III Airplane Design Project
Construct a flying model, any type, of original design, explaining the reasons for main design features
IV Gas Model Plane- CAA Inspections
a) Construct and fly a gas model airplane
b) Subject it, before flight, to CAA inspection routine
V Elements of Navigation
a) Tell the conditions of flight which make it difficult to hold a course and the minimum navigation instruments required.
b) List and explain some instrumental errors which may occur in the use of altimeter, airspeed indicator and magnetic compass
c) Explain the general differences between holding a course by pilotage, dead reckoning, radio side and by celestial observations
d) Make a simple sextant and use it to demonstrate the home latitude.
VI. Flight Maneuvers and the Pilot
a) Demonstrate by hand with a model plane or glider the official test and precision maneuvers for the Private Pilot Certificate.
b) Describe the following aerobatics maneuvers: loop, chandelle, wing over, snap roll, falling leaf, slow roll, Immelman, whip stall.
c) Explain the physical effects of altitude and speed maneuvers
d) Meet the requirements for the Personal Health Merit Badge.

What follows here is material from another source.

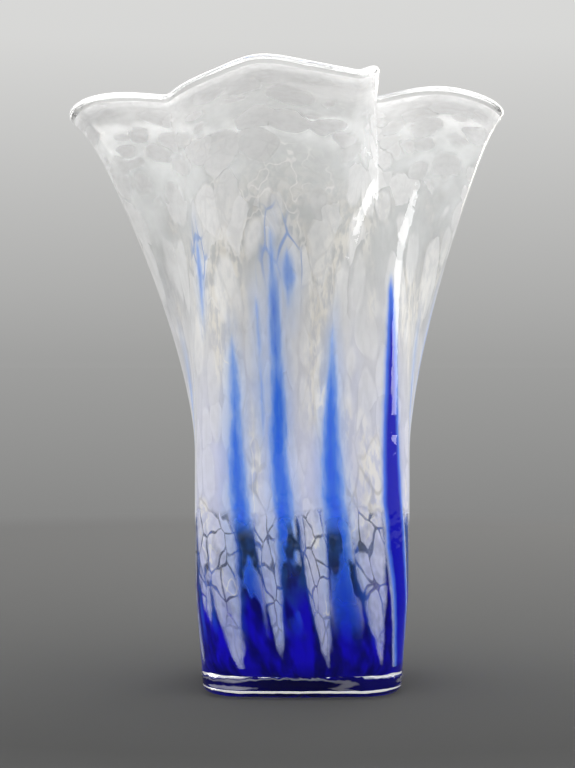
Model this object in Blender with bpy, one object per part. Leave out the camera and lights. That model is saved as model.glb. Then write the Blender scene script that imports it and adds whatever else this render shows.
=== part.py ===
"""Blown glass handkerchief vase: a square body on a thick foot, opening into four lobes with four folds between.

Metres, +Z up. The origin is at the middle of the foot's underside, and the front face looks along -Y.
The whole vase is one wall of glass. It is made of columns of points, one for each direction from the axis, that run
from the underside out over the foot, up the outside, over the lip, down the inside and in across the floor.
"""

import math
from collections import namedtuple

import bmesh
import bpy
from mathutils import Vector

# Foot and square body, and the height of the rim before its crests and folds
RIM_HEIGHT = 0.2525
FOOT_WIDTH = 0.0876
BODY_WIDTH = 0.0932
SWELL_HEIGHT = 0.048
CORNER_RADIUS = 0.016
FACE_BOW = 0.0022
FOOT_EDGE_RADIUS = 0.0045

# Thickness of the glass
FLOOR_THICKNESS = 0.0080
FLOOR_DISH = 0.0010
FLOOR_FILLET = 0.0065
WALL_AT_FOOT = 0.0062
WALL_AT_SHOULDER = 0.0042
WALL_AT_RIM = 0.0030
LIP_BEAD = 0.0008
LIP_BEAD_REACH = 0.006

# The flare: where the square body starts to open, and how its lobes and folds curve outwards to the rim
FLARE_START = 0.100
LOBE_POWER = 1.50
FOLD_POWER = 3.0
FLICK_POWER = 20

# The folded rim, as seen from above: angles run from the front face (-Y) towards +X, reaches are from the axis.
# A lobe's crest lifts or lowers its middle, point narrows the crest, tilt lifts the lobe's anticlockwise side, and
# flick turns its lip outwards. A fold's before and after are how much of the clockwise and the anticlockwise half
# lobe its drop takes up, and curl lifts the lip on its clockwise side.
Lobe = namedtuple("Lobe", "angle reach crest point tilt flick")
Fold = namedtuple("Fold", "angle reach drop before after pinch curl")
FRONT_LOBE = Lobe(angle=-11, reach=0.0850, crest=0.0042, point=6.0, tilt=0.0, flick=0.0020)
RIGHT_LOBE = Lobe(angle=93, reach=0.0875, crest=-0.0068, point=2.4, tilt=0.0012, flick=0.0026)
BACK_LOBE = Lobe(angle=176, reach=0.0850, crest=0.0020, point=2.0, tilt=-0.0010, flick=0.0020)
LEFT_LOBE = Lobe(angle=-96, reach=0.1012, crest=-0.0088, point=1.6, tilt=0.0014, flick=0.0048)
FRONT_RIGHT_FOLD = Fold(angle=37, reach=0.050, drop=0.0050, before=0.30, after=0.50, pinch=12, curl=0.0045)
BACK_RIGHT_FOLD = Fold(angle=138, reach=0.055, drop=0.0065, before=0.60, after=0.60, pinch=9, curl=0.0)
BACK_LEFT_FOLD = Fold(angle=-137, reach=0.060, drop=0.0065, before=0.60, after=0.50, pinch=9, curl=0.0)
FRONT_LEFT_FOLD = Fold(angle=-50, reach=0.074, drop=0.0063, before=1.00, after=0.90, pinch=3, curl=0.0)
LOBE_BREADTH = 0.70
CURL_BREADTH = 0.50

# How finely the glass is divided
COLUMNS = 96
CORNER_CROWDING = 0.45
BODY_RINGS = 6
FLARE_RINGS = 15
EDGE_RINGS = 4
LIP_RINGS = 5

GLASS_COLOUR = (0.80, 0.85, 0.95, 0.35)
GLASS_ROUGHNESS = 0.03
GLASS_IOR = 1.5


def clear_scene():
    for old in list(bpy.data.objects):
        bpy.data.objects.remove(old)


def ease(share):
    """0 to 1 with a level start and end."""
    share = min(max(share, 0.0), 1.0)
    return share * share * (3 - 2 * share)


def turn_between(start, end):
    """Degrees from start to end, by the short way."""
    return (end - start + 180) % 360 - 180


def neighbours(degrees):
    """The lobe and the fold that a direction lies between."""
    lobes = (FRONT_LOBE, RIGHT_LOBE, BACK_LOBE, LEFT_LOBE)
    folds = (FRONT_RIGHT_FOLD, BACK_RIGHT_FOLD, BACK_LEFT_FOLD, FRONT_LEFT_FOLD)
    for lobe in lobes:
        for fold in folds:
            whole = turn_between(fold.angle, lobe.angle)
            part = turn_between(fold.angle, degrees)
            if abs(whole) < 90 and part * whole >= 0 and abs(part) <= abs(whole):
                return lobe, fold, part / whole, math.copysign(1, whole)
    raise ValueError(f"no lobe and fold lie either side of {degrees} degrees")


def rim(degrees):
    """How lobed a direction is, from 0 in a fold to 1 in a lobe's middle, and its rim: reach, drop, pinch, flick."""
    lobe, fold, share, side = neighbours(degrees)
    swell = (1 - math.cos(math.pi * share**LOBE_BREADTH)) / 2
    reach = fold.reach + (lobe.reach - fold.reach) * swell
    shoulder = fold.before if side < 0 else fold.after
    drop = fold.drop * (1 - ease(share / shoulder))
    drop -= lobe.crest * ease(share) ** lobe.point - side * lobe.tilt * math.sin(math.pi * share)
    if side < 0 and share < CURL_BREADTH:
        drop -= fold.curl * math.sin(math.pi * share / CURL_BREADTH)
    pinch = -side * math.radians(fold.pinch) * math.sin(math.pi * share) * (1 - share)
    return swell, reach, drop, pinch, lobe.flick * swell


def square_reach(angle, width):
    """Distance from the axis to the side of a square with rounded corners and slightly bowed faces."""
    half = width / 2 - FACE_BOW
    straight = half - CORNER_RADIUS
    along = max(abs(math.cos(angle)), abs(math.sin(angle)))
    across = min(abs(math.cos(angle)), abs(math.sin(angle)))
    reach = half / along
    if reach * across > straight:
        inside = CORNER_RADIUS**2 - (straight * (along - across)) ** 2
        reach = straight * (along + across) + math.sqrt(inside)
    return reach + FACE_BOW * math.cos(2 * angle) ** 2


def outer_wall(angle, level):
    """A point on the outside. level is its height before the rim drops, from 0 to RIM_HEIGHT."""
    width = FOOT_WIDTH + (BODY_WIDTH - FOOT_WIDTH) * ease(level / SWELL_HEIGHT)
    reach = square_reach(angle, width)
    height = level
    if level > FLARE_START:
        rise = (level - FLARE_START) / (RIM_HEIGHT - FLARE_START)
        swell, rim_reach, drop, pinch, flick = rim(math.degrees(angle))
        opening = rise ** (FOLD_POWER + (LOBE_POWER - FOLD_POWER) * swell)
        reach += (rim_reach - flick - reach) * opening + flick * rise**FLICK_POWER
        angle += pinch * opening
        height -= drop * rise
    return Vector((reach * math.sin(angle), -reach * math.cos(angle), height))


def outward(angle, level):
    """The outside's normal and its upward direction at a point."""
    small_turn = 0.002
    small_rise = 0.0002
    low = min(level, RIM_HEIGHT - small_rise)
    around = outer_wall(angle + small_turn, level) - outer_wall(angle - small_turn, level)
    upward = (outer_wall(angle, low + small_rise) - outer_wall(angle, low)).normalized()
    return around.cross(upward).normalized(), upward


def wall_thickness(level):
    if level < FLARE_START:
        wall = WALL_AT_FOOT + (WALL_AT_SHOULDER - WALL_AT_FOOT) * ease(level / FLARE_START)
    else:
        rise = (level - FLARE_START) / (RIM_HEIGHT - FLARE_START)
        wall = WALL_AT_SHOULDER + (WALL_AT_RIM - WALL_AT_SHOULDER) * rise
    return wall + LIP_BEAD * math.exp(-(((RIM_HEIGHT - level) / LIP_BEAD_REACH) ** 2))


def shrunk(point, inset, height):
    """A point moved in towards the axis and set at a height."""
    reach = math.hypot(point.x, point.y)
    scale = (reach - inset) / reach
    return Vector((point.x * scale, point.y * scale, height))


def levels():
    """Heights of the rings up the wall, above the foot's rounded edge and the inner floor's fillet."""
    body = [FOOT_EDGE_RADIUS + (FLARE_START - FOOT_EDGE_RADIUS) * i / BODY_RINGS for i in range(BODY_RINGS)]
    flare = [FLARE_START + (RIM_HEIGHT - FLARE_START) * i / FLARE_RINGS for i in range(FLARE_RINGS + 1)]
    return body, flare


def meridian(angle):
    """Every point of one column, from the underside to the inner floor, without the two poles."""
    body, flare = levels()
    foot = outer_wall(angle, FOOT_EDGE_RADIUS)
    points = []
    for i in range(EDGE_RINGS):
        turn = math.pi / 2 * i / EDGE_RINGS
        inset = FOOT_EDGE_RADIUS * (1 - math.sin(turn))
        points.append(shrunk(foot, inset, FOOT_EDGE_RADIUS * (1 - math.cos(turn))))
    points += [outer_wall(angle, level) for level in body + flare]

    normal, upward = outward(angle, RIM_HEIGHT)
    lip = wall_thickness(RIM_HEIGHT) / 2
    middle = points[-1] - normal * lip
    for i in range(1, LIP_RINGS):
        turn = math.pi * i / LIP_RINGS
        points.append(middle + (normal * math.cos(turn) + upward * math.sin(turn)) * lip)

    floor_edge = FLOOR_THICKNESS + FLOOR_DISH + FLOOR_FILLET
    inner_levels = [level for level in body + flare if level > floor_edge] + [floor_edge]
    for level in sorted(inner_levels, reverse=True):
        normal, _ = outward(angle, level)
        points.append(outer_wall(angle, level) - normal * wall_thickness(level))
    foot_of_wall = points[-1]
    for i in range(1, EDGE_RINGS + 1):
        turn = math.pi / 2 * i / EDGE_RINGS
        inset = FLOOR_FILLET * (1 - math.cos(turn))
        points.append(shrunk(foot_of_wall, inset, floor_edge - FLOOR_FILLET * math.sin(turn)))
    edge = points[-1]
    for share in (2 / 3, 1 / 3):
        inset = math.hypot(edge.x, edge.y) * (1 - share)
        points.append(shrunk(edge, inset, FLOOR_THICKNESS + FLOOR_DISH * share**2))
    return points


def column_angles():
    """Directions of the columns, crowded towards the corners and folds."""
    for i in range(COLUMNS):
        even = 2 * math.pi * i / COLUMNS
        yield even + CORNER_CROWDING * math.sin(4 * even) / 4


def glass():
    material = bpy.data.materials.new("clear_glass")
    material.use_nodes = True
    shader = material.node_tree.nodes["Principled BSDF"]
    shader.inputs["Base Color"].default_value = GLASS_COLOUR
    shader.inputs["Roughness"].default_value = GLASS_ROUGHNESS
    shader.inputs["Metallic"].default_value = 0.0
    shader.inputs["Transmission Weight"].default_value = 1.0
    shader.inputs["IOR"].default_value = GLASS_IOR
    return material


def vase():
    mesh = bmesh.new()
    columns = [[mesh.verts.new(point) for point in meridian(angle)] for angle in column_angles()]
    under = mesh.verts.new((0, 0, 0))
    floor = mesh.verts.new((0, 0, FLOOR_THICKNESS))
    for i, column in enumerate(columns):
        beside = columns[(i + 1) % COLUMNS]
        mesh.faces.new((under, column[0], beside[0]))
        for low in range(len(column) - 1):
            mesh.faces.new((column[low], column[low + 1], beside[low + 1], beside[low]))
        mesh.faces.new((floor, beside[-1], column[-1]))
    bmesh.ops.recalc_face_normals(mesh, faces=mesh.faces)
    data = bpy.data.meshes.new("vase")
    mesh.to_mesh(data)
    mesh.free()
    data.shade_smooth()
    data.materials.append(glass())
    part = bpy.data.objects.new("vase", data)
    bpy.context.scene.collection.objects.link(part)
    return part


clear_scene()
vase()
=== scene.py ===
"""The looks of a handkerchief vase: clear rippled glass, with white frit and cobalt colour in its wall."""

import math
from collections import namedtuple
from types import SimpleNamespace

import bpy
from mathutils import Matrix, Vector, noise


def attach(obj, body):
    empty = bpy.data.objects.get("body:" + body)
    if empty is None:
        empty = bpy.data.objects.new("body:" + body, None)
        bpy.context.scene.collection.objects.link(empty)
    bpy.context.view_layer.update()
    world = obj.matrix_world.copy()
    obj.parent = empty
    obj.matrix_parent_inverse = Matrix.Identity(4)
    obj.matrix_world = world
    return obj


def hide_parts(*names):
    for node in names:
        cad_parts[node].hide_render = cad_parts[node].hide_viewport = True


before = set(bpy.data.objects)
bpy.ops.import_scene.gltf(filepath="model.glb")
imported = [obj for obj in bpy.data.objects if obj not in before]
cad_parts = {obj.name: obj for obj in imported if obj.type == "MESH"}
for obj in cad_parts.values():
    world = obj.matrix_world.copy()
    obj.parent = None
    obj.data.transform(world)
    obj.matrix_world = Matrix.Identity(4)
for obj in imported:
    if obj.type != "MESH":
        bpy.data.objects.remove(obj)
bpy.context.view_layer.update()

# The glass has the form of the CAD node, from the same sizes in metres, but is divided much more finely
RIM_HEIGHT = 0.2525
FOOT_WIDTH = 0.0876
BODY_WIDTH = 0.0932
SWELL_HEIGHT = 0.048
CORNER_RADIUS = 0.016
FACE_BOW = 0.0022
FOOT_EDGE_RADIUS = 0.0045
FLOOR_THICKNESS = 0.0080
FLOOR_DISH = 0.0010
FLOOR_FILLET = 0.0065
WALL_AT_FOOT = 0.0062
WALL_AT_SHOULDER = 0.0042
WALL_AT_RIM = 0.0030
LIP_BEAD = 0.0008
LIP_BEAD_REACH = 0.006
FLARE_START = 0.100
LOBE_POWER = 1.50
FOLD_POWER = 3.0
FLICK_POWER = 20
LOBE_BREADTH = 0.70
CURL_BREADTH = 0.50
# Angles run from the front face (-Y) towards +X, and reaches are from the axis. A lobe's crest lifts its
# middle, point narrows the crest, tilt lifts its anticlockwise side, and flick turns its lip outwards. A
# fold's before and after are how much of the clockwise and the anticlockwise half lobe its drop takes up, and
# curl lifts the lip on its clockwise side.
Lobe = namedtuple("Lobe", "angle reach crest point tilt flick")
Fold = namedtuple("Fold", "angle reach drop before after pinch curl")
LOBES = (
    Lobe(angle=-11, reach=0.0850, crest=0.0042, point=6.0, tilt=0.0, flick=0.0020),
    Lobe(angle=93, reach=0.0875, crest=-0.0068, point=2.4, tilt=0.0012, flick=0.0026),
    Lobe(angle=176, reach=0.0850, crest=0.0020, point=2.0, tilt=-0.0010, flick=0.0020),
    Lobe(angle=-96, reach=0.1012, crest=-0.0088, point=1.6, tilt=0.0014, flick=0.0048),
)
FOLDS = (
    Fold(angle=37, reach=0.050, drop=0.0050, before=0.30, after=0.50, pinch=12, curl=0.0045),
    Fold(angle=138, reach=0.055, drop=0.0065, before=0.60, after=0.60, pinch=9, curl=0.0),
    Fold(angle=-137, reach=0.060, drop=0.0065, before=0.60, after=0.50, pinch=9, curl=0.0),
    Fold(angle=-50, reach=0.074, drop=0.0063, before=1.00, after=0.90, pinch=3, curl=0.0),
)
GLASS_IOR = 1.5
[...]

VII. CAA Airport and Airway Rules
a) Present a list of the main requirements for certification of a private pilot and for the air worthiness of an aircraft
b) Present list of the principal air traffic rules and give reasons for them.
VIII. Personal and Group Projects.
a) Have six month's satisfactory service as an Craftsman Air Scout, putting into practice in your daily life the Scout Oath and Law and the Scout ideals of service and leadership.
b) Present evidence that your physical examination has been checked according to the CAA standards for Private Pilot Certificate; and meet the requirements for the First Aid Merit Badge.
c) Hold at least two vocational conferences with counselors in life work fields.
d) Make and report on a two-day trip through a reasonably wild and sparsely settled territory, carrying only emergency rations ad light shelter, living of the country as far as possible.